A knock on our front door sends dogs into frenzy
barking. All activity stops,
though the television seems to gain volume while we wrestle the dogs out the
back door. They grumble muffled
last words.
The neighbor is sorry to disturb us. Wants to share something, no, no need
to come inside. Wayne stays in his
chair with dinner in his lap, I go out onto the porch.
Something is that there is a homeless person, a drunk
homeless person, a drunk homeless woman loose on our lane. She was sitting on the grass talking to
herself when the neighbor noticed her.
He was watering, sprinkling with the hose by hand where the main
sprinkler had missed. When he went
over to turn the water off, she disappeared, though she’d seen him and run off,
swerving side to side down the lane, he saw that much.
Look over here, he motions with his hand, and I follow
him. There, in the grass of
Sandy’s lawn, under the mulberry tree, is the woman’s kit. Homeless issue blue sleeping bag, black
bag for whatever, and a white plastic bag with her wine in it, a forlorn little
abandoned heap. She was nowhere in
sight. I could smell sprinklings
of wine, but it wasn’t hers.
I don’t want to get her in trouble, you know, by calling the
cops. She’s not hurting
anything. I just wanted you to
know, so, you know, you’d lock your door.

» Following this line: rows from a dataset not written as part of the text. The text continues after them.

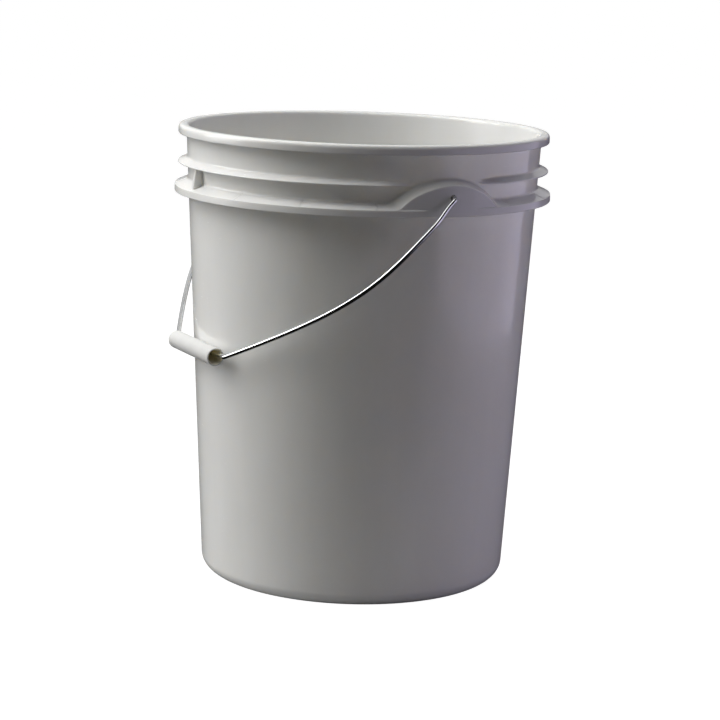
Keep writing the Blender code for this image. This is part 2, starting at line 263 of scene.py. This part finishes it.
def pail_chain(degrees):
    """The pail's section at every column: a list of (radius, height, fillet, arc points).

    It runs from the floor's middle, up the inside, over the rim, down the outside and back
    to the underside's middle.
    """
    chain = []

    def add(radius, height, fillet=0.0, points=1):
        chain.append((radius + 0 * degrees, height + 0 * degrees, fillet, points))

    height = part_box("pail")[1].z
    off = from_ear(degrees)
    rib = plateau(degrees, RIB_ANGLES, RIB_HALF_ANGLE)
    filled = plateau(degrees, GUSSET_ANGLES, GUSSET_HALF_ANGLE)

    # Inside
    for share in (0, 0.15, 0.4, 0.7):
        add(share * INNER_FLOOR_RADIUS, FLOOR_TOP)
    add(wall_radius(FLOOR_TOP) - WALL, FLOOR_TOP, fillet=INNER_CORNER_RADIUS, points=10)
    crown_base = height - RIM_CROWN_HEIGHT
    for share in (0.15, 0.3, 0.45, 0.6, 0.75, 0.9):
        add(wall_radius(share * crown_base) - WALL, share * crown_base)

    # Rim
    inner = wall_radius(height) - WALL
    half = (RIM_RADIUS - inner) / 2
    for step in range(RIM_STEPS + 1):
        turn = math.pi * (1 - step / RIM_STEPS)
        across = math.copysign(abs(math.cos(turn)) ** RIM_ROUNDNESS, math.cos(turn))
        rise = abs(math.sin(turn)) ** RIM_ROUNDNESS
        add(inner + half + half * across, crown_base + RIM_CROWN_HEIGHT * rise)
    lip_bottom, lip_top = height - LIP_DEPTH, height - RIM_THICKNESS
    add(RIM_RADIUS, lip_bottom, fillet=0.0008, points=5)
    add(RIM_RADIUS - LIP_THICKNESS, lip_bottom, fillet=0.0008, points=5)
    add(RIM_RADIUS - LIP_THICKNESS, lip_top, fillet=0.0008, points=4)
    add(wall_radius(lip_top), lip_top, fillet=0.0014, points=5)

    # Ledge, which lifts with the ear's roof where it has run out
    reach = np.minimum(LEDGE_RADIUS, LEDGE_HALF_SPAN / np.maximum(np.cos(np.radians(off)), 0.5))
    root_roof = roof(wall_radius(LEDGE_EDGE), degrees)
    lift = np.maximum(0, root_roof + LEDGE_ABOVE_EAR - LEDGE_BOTTOM)
    top, edge, bottom = LEDGE_ROOT + lift, LEDGE_EDGE + lift, LEDGE_BOTTOM + lift
    add(wall_radius(top), top, fillet=0.0022, points=7)
    add(np.maximum(reach, wall_radius(edge)), edge, fillet=0.0007, points=5)
    add(np.maximum(reach, wall_radius(bottom)), bottom, fillet=0.0005, points=4)
    under = wall_radius(bottom)
    add(under + rib * (RIB_TOP_RADIUS - under), bottom, fillet=0.0010, points=5)

    # Skirt top or ear roof
    recess = FACE_RECESS * smoothstep(*RECESS_START, off) * (1 - smoothstep(*RECESS_END, off))
    face = SKIRT_TOP_RADIUS - recess
    root = wall_radius(roof(wall_radius(SKIRT_ROOT), degrees))
    root = root + rib * (RIB_BOTTOM_RADIUS - root)
    sink = SINK_DEPTH * filled
    add(root, roof(root, degrees) - sink, fillet=0.0026, points=9)
    for share in (0.3, 0.45, 0.6, 0.75, 0.88):
        radius = root + share * (face - root)
        add(radius, roof(radius, degrees) - sink)
    add(face, roof(face, degrees), fillet=0.0011, points=7)
    add(face, skirt_top(face), fillet=0.0006, points=4)
    add(SKIRT_TOP_RADIUS, SKIRT_EDGE, fillet=0.0008, points=5)
    add(SKIRT_RADIUS, SKIRT_BOTTOM, fillet=0.0006, points=5)

    # Hollow underneath
    behind_ear = 1 - smoothstep(*EAR_WALL_END, off)
    inside = SKIRT_RADIUS - SKIRT_THICKNESS - (EAR_WALL - SKIRT_THICKNESS) * behind_ear
    add(inside, SKIRT_BOTTOM, fillet=0.0005, points=4)
    add(inside, ceiling(inside, degrees, filled), fillet=0.0008, points=4)
    end = wall_radius(ceiling(wall_radius(SKIRT_ROOT), degrees, filled))
    for share in (0.3, 0.5, 0.7):
        radius = inside + share * (end - inside)
        add(radius, ceiling(radius, degrees, filled))
    add(end, ceiling(end, degrees, filled), fillet=0.0010, points=4)

    # Outer wall, foot ring and recessed underside
    for share in (0.995, 0.95, 0.75, 0.55, 0.35, 0.15):
        add(wall_radius(share * SKIRT_BOTTOM), share * SKIRT_BOTTOM)
    add(wall_radius(0), 0, fillet=CORNER_RADIUS, points=12)
    foot = wall_radius(0) - CORNER_RADIUS - FOOT_WIDTH
    add(foot, 0, fillet=0.0004, points=3)
    add(foot - RECESS, RECESS, fillet=0.0006, points=3)
    for share in (0.75, 0.5, 0.25):
        add(share * foot, RECESS)
    add(GATE_RADIUS * 1.3, RECESS, fillet=0.0003, points=3)
    add(GATE_RADIUS, RECESS * 0.5, fillet=0.0003, points=3)
    add(0, RECESS * 0.5)
    return chain


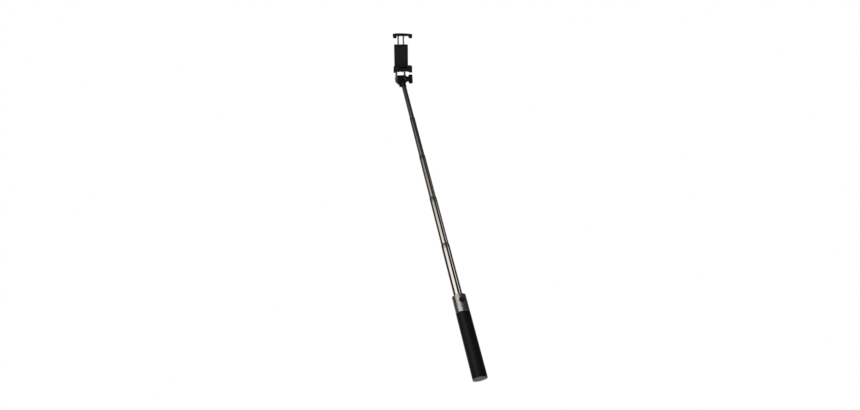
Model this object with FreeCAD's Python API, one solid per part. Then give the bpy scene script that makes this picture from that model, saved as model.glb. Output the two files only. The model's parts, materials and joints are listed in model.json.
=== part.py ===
import FreeCAD, Part
import math
import os

# Telescopic selfie stick with a tilting, spring-loaded phone clamp.
# Units: millimetres. +Z runs up the stick, the origin is the centre of the
# end cap's bottom face, -Y is the front (button side, phone-screen side),
# +X is the side of the wing knob.

Vector = FreeCAD.Vector
X, Y, Z = Vector(1, 0, 0), Vector(0, 1, 0), Vector(0, 0, 1)

# ---------------------------------------------------------------- dimensions
# handle
HANDLE_R = 12.6            # grip and collar outside radius
HANDLE_TOP = 145.0         # nominal top, tubes are measured from it
CAP_H = 1.8                # visible height of the end cap
GRIP_TOP = 113.5
CORE_R = 11.1              # outside radius of the metal core tube
CORE_BORE_R = CORE_R - 0.6
BUSH_H = 3.0               # space for the mouth bush
BUSH_Z = HANDLE_TOP - BUSH_H
TUBE_Y = 1.6               # telescopic tubes sit this far behind the handle axis

# telescopic sections, from the handle outwards
TUBE_WALL = 0.4
GAP = 0.35                 # radial space between neighbouring tubes
FIT = 0.05                 # radial running clearance at bushes and mouths
SECTION_R = [8.1 - n * (TUBE_WALL + GAP) for n in range(5)]   # outside radii
SECTION_TOP = [250.0, 355.0, 460.0, 565.0, 673.4]
OVERLAP = 20.0
SECTION_FOOT = [top - OVERLAP for top in [HANDLE_TOP] + SECTION_TOP[:-1]]
MOUTH_H = 2.0              # height of the rolled-in mouth
FLANGE_H = 3.0             # bush flange under each tube
GROOVE_C = 8.8             # distance of the groove's centre from the tube axis
GROOVE_SUM = SECTION_R[0] + 1.4   # tube radius plus groove radius, same on every tube
GROOVE_DEG = 8.0           # the groove is turned this far from the front towards +X
GUIDE_BORE_R = SECTION_R[0] + GAP
PLUG_Z = 12.0
GUIDE_Z = PLUG_Z + 4       # foot of the guide tube

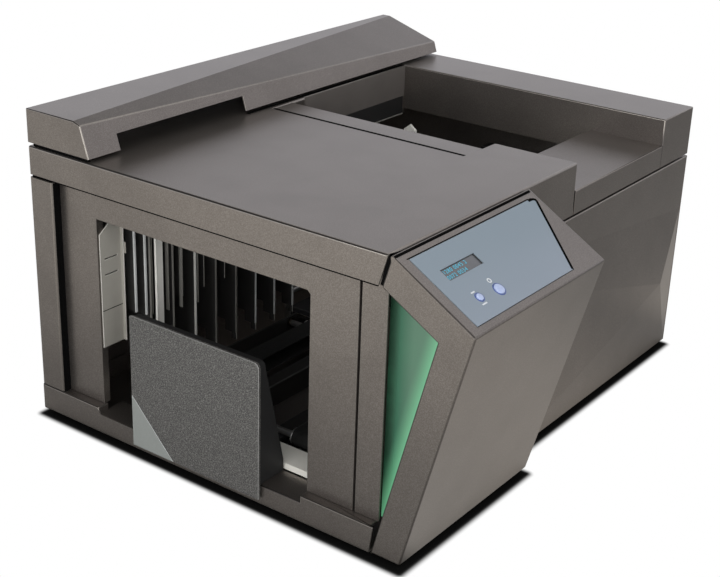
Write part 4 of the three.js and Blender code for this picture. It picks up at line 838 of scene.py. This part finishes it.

Course, you have the dogs, so don’t have to worry.
Ok, I say. I’ll
be watchful. Thank you.
Inside the house, I go back to my writing room, cluttered
with paper stacked and toppling over the printer. Books piled on one another, towers grown and dusty. The windows are open to catch the
harvest breezes, though I may close them tonight because it is getting colder
these evenings.
A rock rough voice tumbles through the screen, a voice
without language, hoarse, concerned, urging speed and caution, fugitive
tense. I know it is her, come back
to reclaim her belongings.
Our house is small, rusty red with white trim. Oriole and
hummingbird feeders hang from the eves, feeders for the seed eaters, green
edged pink petunias in the blue ceramic planter, decorate the tattered
lawn. It is a remnant of a house
for me. I have been cleaning it out, room by room. Vacuuming the ghosts of motherhood, of romance and longing,
of college papers, ancient ledgers, and photographs of a childhood on a
dairy. Making room for my dreams,
though now and then despair creeps in and knocks over a pile of magazines.
I have been frightened of homeless people. They are too raw for me, wearing their sadness,
their fear, want, end-of-the-road weariness in stench and rags. Muttering and grumbling and sometimes
swearing aloud as though they are in an argument with a ghost, I have just
steered away, look away, stay away, run my fright away.
It was a surprise to note that I recognized the woman’s
belongings. She has been on our
lane before, been surprised before, to disappear quickly. Her things have been in the ditch a
little further down, beyond where the water goes over the road in the winter
after too much rain has fallen in a short time. There is a culvert there. A double culvert.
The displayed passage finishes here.